EC comics managed to put together a larger (both in size and in page count) comic by transitioning Mad to a black and white magazine. Warren’s magazines followed a similar format. Later on Marvel ran with magazine sized comics for around ten years. Magazine sized comics never really stuck in the US, except for Mad.


Some of the upstart publishers in the 1960’s went with a larger (more pages) comic for a quarter instead of the then-standard 12 cent comic. Tower Publications did this with T.H.U.N.D.E.R. Agents and I know there were others. If I keep blogging maybe I can document some of them.


Marvel and DC both went to 48 pages (advertised as 52 pages because covers and because business people are deceptive) for a quarter in the early 1970’s. Marvel stuck out the format for maybe a month. DC stuck with it longer and Marvel at 20 cents finally overtook DC in sales for pretty much all eternity.


In the 70’s both DC and Marvel did various oversized things. Marvel had some Warren style magazines, Treasury Editions and Giant-Size squarebound comics which included the wonderfully named Giant Size Man-Thing.


DC had various treasury sized comics, pretty much skipped the Warren style magazines and had various Giant sized comics in the 1970’s. My favorite were the 100 Page Super-Spectaculars, which were awesome comics with generally a regular comics worth of new stuff and tons of reprints. As a kid who obsessed over Steranko’s History of Comics those reprints were a godsend.

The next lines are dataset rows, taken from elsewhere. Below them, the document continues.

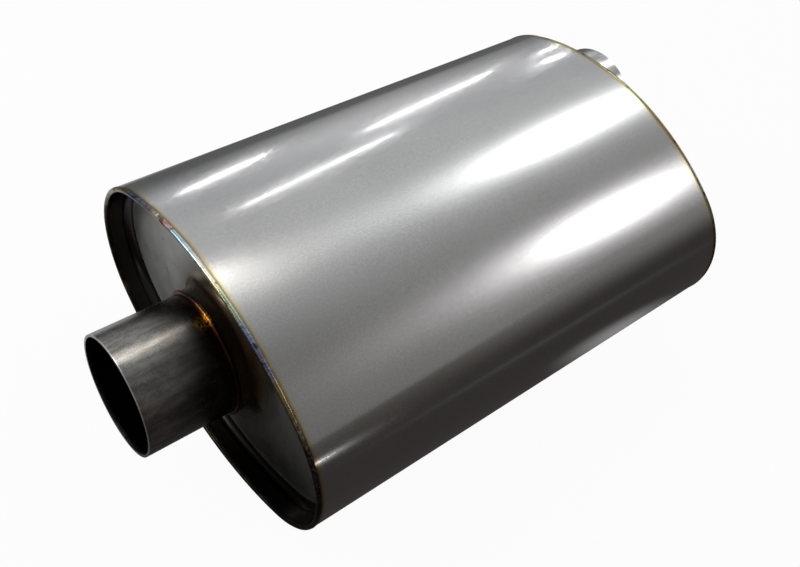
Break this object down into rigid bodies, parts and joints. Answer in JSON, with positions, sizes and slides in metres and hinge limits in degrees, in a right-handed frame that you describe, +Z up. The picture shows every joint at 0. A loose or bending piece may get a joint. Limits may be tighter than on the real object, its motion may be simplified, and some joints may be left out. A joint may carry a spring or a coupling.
{
  "type": "muffler",
  "caption": "Oval stainless exhaust muffler with a centre inlet neck, an offset outlet neck, recessed pressed end caps and a perforated straight-through core in packing.",
  "frame": {"origin": "centre of the inlet neck's mouth, on its axis", "axes": "+X along the necks, the way the gas flows, from the inlet's mouth to the outlet; +Y towards the side that the outlet is offset to, along the oval's long axis; +Z up, along the oval's short axis, with the case lying on a wide face"},
  "size_m": [0.4676, 0.2542, 0.163],
  "materials": {
    "case_steel": "satin stainless sheet, fine grain along the length",
    "cap_steel": "mottled mill finish stainless sheet",
    "neck_steel": "mill finish stainless tube with faint expander bands",
    "weld_steel": "rippled weld bead with heat tint",
    "core_steel": "perforated stainless tube",
    "steel_wool": "wound stainless steel wool",
    "glass_packing": "loose needled glass fibre"
  },
  "bodies": {
    "root": {"case_wrap": "case_steel", "case_seam_weld": "weld_steel", "front_end_cap": "cap_steel", "rear_end_cap": "cap_steel", "front_rim_weld": "weld_steel", "rear_rim_weld": "weld_steel", "inlet_neck": "neck_steel", "outlet_neck": "neck_steel", "inlet_neck_weld": "weld_steel", "outlet_neck_weld": "weld_steel", "core_front_tube": "core_steel", "core_offset_bend": "core_steel", "core_rear_tube": "core_steel", "core_front_joint_weld": "weld_steel", "core_rear_joint_weld": "weld_steel", "inlet_core_weld": "weld_steel", "outlet_core_weld": "weld_steel", "wool_wrap": "steel_wool", "upper_packing": "glass_packing", "lower_packing": "glass_packing"}
  },
  "joints": []
}
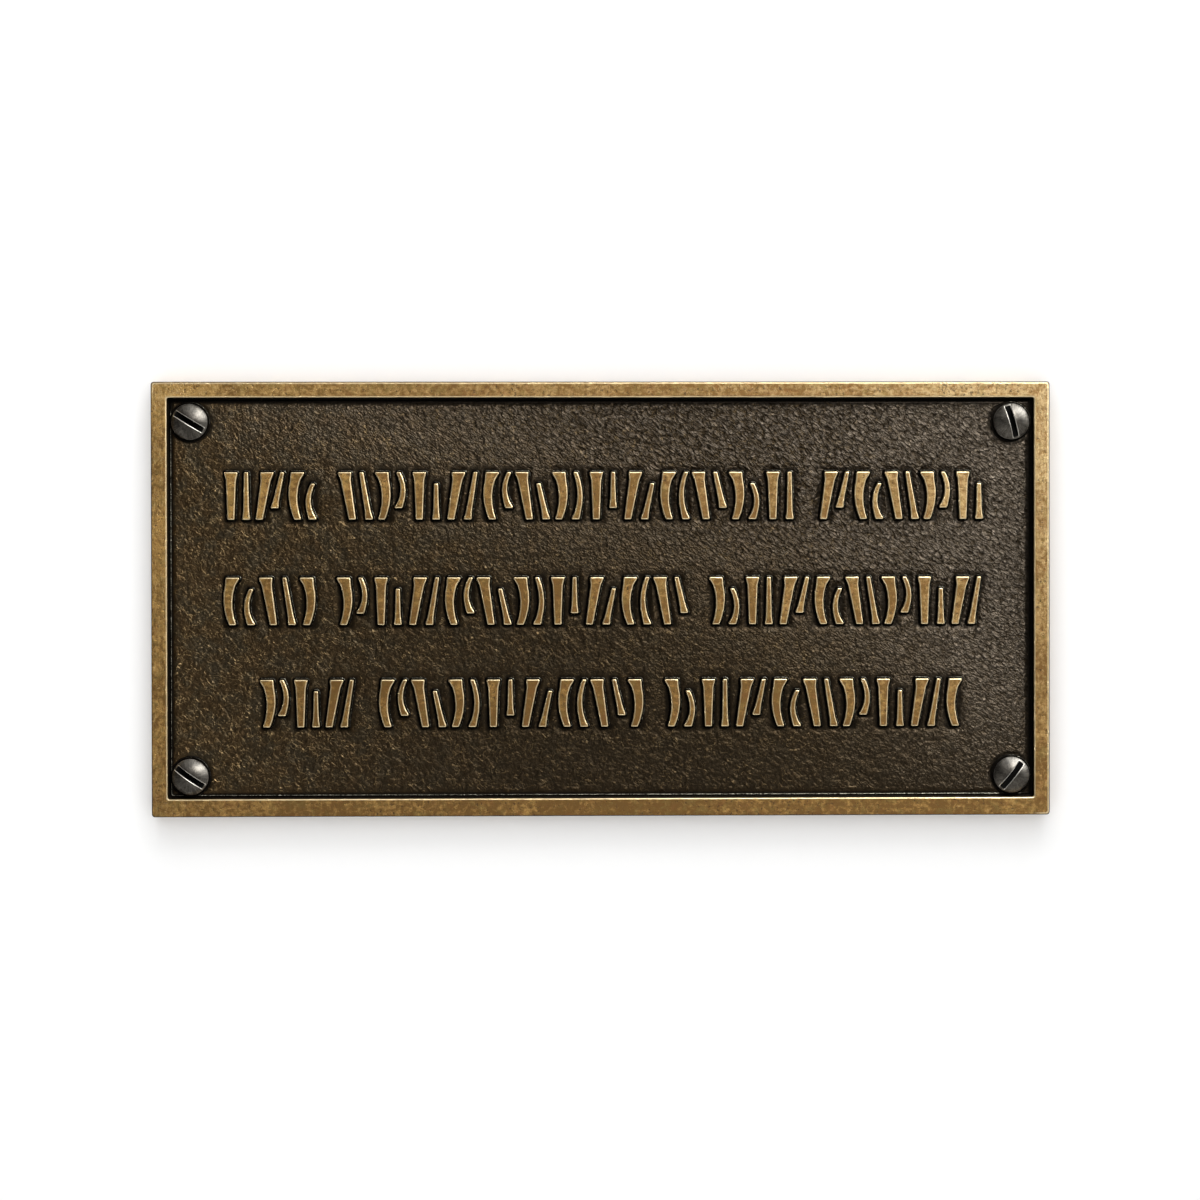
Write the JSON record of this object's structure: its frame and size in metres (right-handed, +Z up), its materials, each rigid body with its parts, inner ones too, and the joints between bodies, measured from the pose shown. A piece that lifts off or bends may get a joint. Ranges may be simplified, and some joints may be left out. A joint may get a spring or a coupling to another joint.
{
  "type": "commemorative plaque",
  "caption": "Flat oblong cast bronze wall plaque with a raised rim, a textured sunk ground, rows of raised non-letter strokes and slotted corner screws",
  "frame": {"origin": "centre of the plate's flat back, where it lies against the wall", "axes": "+X along the width, to the right of someone who faces the plaque; +Y out of the flat back into the wall; +Z up the height"},
  "size_m": [0.3, 0.0096, 0.145],
  "materials": {
    "bronze": "aged cast bronze, dark brown in the sunk ground and rubbed golden on the rim and the raised strokes",
    "screw_steel": "blackened steel, satin, worn brighter on the edges of the slot"
  },
  "bodies": {
    "root": {"plaque": "bronze", "screw_top_left": "screw_steel", "screw_top_right": "screw_steel", "screw_bottom_left": "screw_steel", "screw_bottom_right": "screw_steel"}
  },
  "joints": []
}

On the other hand, those 100 pages were really 96 pages + covers. Business people, as I have mentioned before, are deceptive. 


DC premiered their Dollar Comics in the late 1970’s. At the time, proper newsstand magazines like Time or Newsweek sold for around a buck or around 3 times the cost of a regular comic. The Dollar Comics had a lot more pages than a regular comic, 80 at first although this shrank to about 48 over time as inflation took its toll. This was a pretty cool package.


Alas, it was a package doomed to fail. A $1 price point meant that the package would get slimmer and slimmer as time went on. And the reliance on anthologies in the Dollar Comics format made them unpopular in the direct market.


Too bad, it was a cool experiment, and something we will see a few more times at different price points over the next couple of decades.


And, it turns out, the best way to package comics in a thicker and more profitable package in the good ol’ graphic novel. But that’s getting ahead of the game.